◆ TO DO ◆
Your task is to extract every line from the material below exactly.
_____
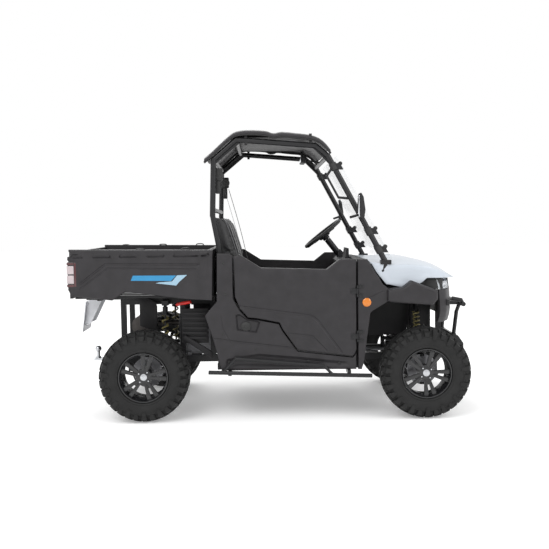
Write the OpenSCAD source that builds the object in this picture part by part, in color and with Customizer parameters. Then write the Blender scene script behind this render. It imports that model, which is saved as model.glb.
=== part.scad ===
/* [Overall] */
// Distance between the front and rear axles
wheelbase = 2000; // [1900:10:2400]
// From the rear axle back to the rearmost point
rear_overhang = 548.5; // [540:0.5:620]
// From the front axle forward to the bumper face
front_overhang = 378.5; // [370:0.5:440]
// Half the width over the doors
door_half_w = 720; // [700:1:760]
// Height of the top of the roof
roof_top_z = 2068; // [1980:1:2300]

/* [Wheels] */
// Outer radius of all four tyres
tyre_r = 322; // [300:1:330]
// Width of a front tyre
front_tyre_w = 230; // [200:1:250]
// Width of a rear tyre
rear_tyre_w = 280; // [240:1:300]
// From the centre line to the middle of a front tyre
front_track_y = 655; // [640:1:700]
// From the centre line to the middle of a rear tyre
rear_track_y = 630; // [615:1:690]
// Radius of the rim where the tyre sits
rim_r = 176; // [165:1:185]
// Number of spokes on a rim
spoke_count = 5; // [4:1:8]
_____
◆ FULL RESPONSE ◆
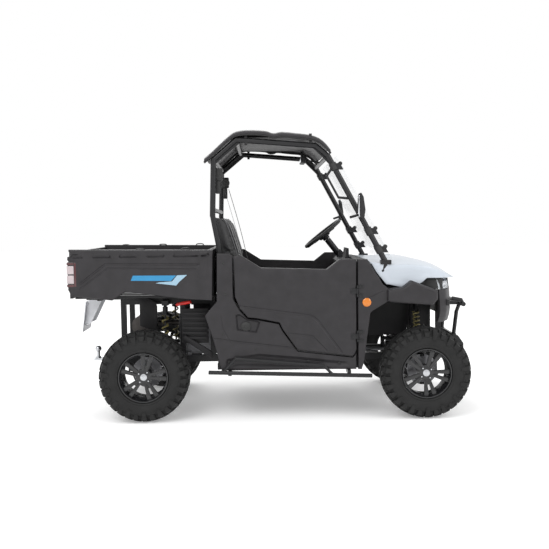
Write the OpenSCAD source that builds the object in this picture part by part, in color and with Customizer parameters. Then write the Blender scene script behind this render. It imports that model, which is saved as model.glb.
=== part.scad ===
/* [Overall] */
// Distance between the front and rear axles
wheelbase = 2000; // [1900:10:2400]
// From the rear axle back to the rearmost point
rear_overhang = 548.5; // [540:0.5:620]
// From the front axle forward to the bumper face
front_overhang = 378.5; // [370:0.5:440]
// Half the width over the doors
door_half_w = 720; // [700:1:760]
// Height of the top of the roof
roof_top_z = 2068; // [1980:1:2300]

/* [Wheels] */
// Outer radius of all four tyres
tyre_r = 322; // [300:1:330]
// Width of a front tyre
front_tyre_w = 230; // [200:1:250]
// Width of a rear tyre
rear_tyre_w = 280; // [240:1:300]
// From the centre line to the middle of a front tyre
front_track_y = 655; // [640:1:700]
// From the centre line to the middle of a rear tyre
rear_track_y = 630; // [615:1:690]
// Radius of the rim where the tyre sits
rim_r = 176; // [165:1:185]
// Number of spokes on a rim
spoke_count = 5; // [4:1:8]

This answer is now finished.